Utomi noted that the time has come for the monetary authorities to encourage business savings that will not create panic.
In his submission, Prof Sherifdeen Tella said there was no basis for increasing the interest rate, stressing that the real interest rate is still negative, given the inflation rate of 21 per cent.
Prof Uche Uwaleke said the hike is not good news for struggling businesses in Nigeria and for output growth in general.
He argued that in view of the pause in inflationary pressure, declining GDP growth, ongoing implementation of cash withdrawal limit, which will ultimately reduce the money supply, and the fact that supply-side factors are major inflation drivers in Nigeria, the MPC should have maintained the status quo.

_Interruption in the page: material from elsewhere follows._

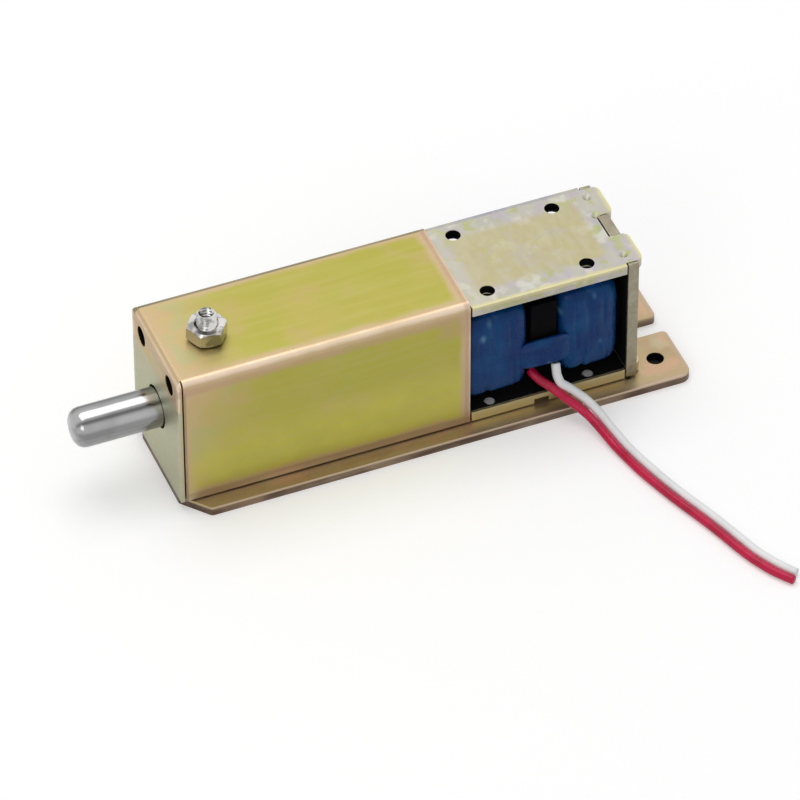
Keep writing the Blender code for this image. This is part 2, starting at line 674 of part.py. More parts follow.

He further noted that with this development, banks may have to re-price their loans which may further jeopardize their risk assets and worsen asset quality.
An economic analyst and human rights crusader, Eze Onyekpere, described the consistent hiking of rates in the name of fighting inflation as evidence that Nigeria’s economic managers have run out of ideas.
Onyekpere said the increase might not be necessary this time around because there is so much monetary policy rate can do in terms of tackling inflation.
According to him: “There should be other methods of trying to bring down inflation and this will require proper economic policies and Fiscal governance and economic management beyond simply increasing the monetary policy rate at every meeting of the MPC.
“You are aware that the CBN itself printed N23.7 trillion in the last seven to eight years which they pumped into the economy in the name of ways and means. When you are printing money not backed by value and simply pumping it into the system, what exactly are you doing, fueling inflation.”
Onyekpere who is also the Lead Director of the Centre for Social Justice (CSJ), said the naira has continued to lose value as it depreciates against international currencies because Nigeria is not producing much to earn foreign exchange, adding, “So we keep bringing inflation as a result of our importation of goods from other countries.”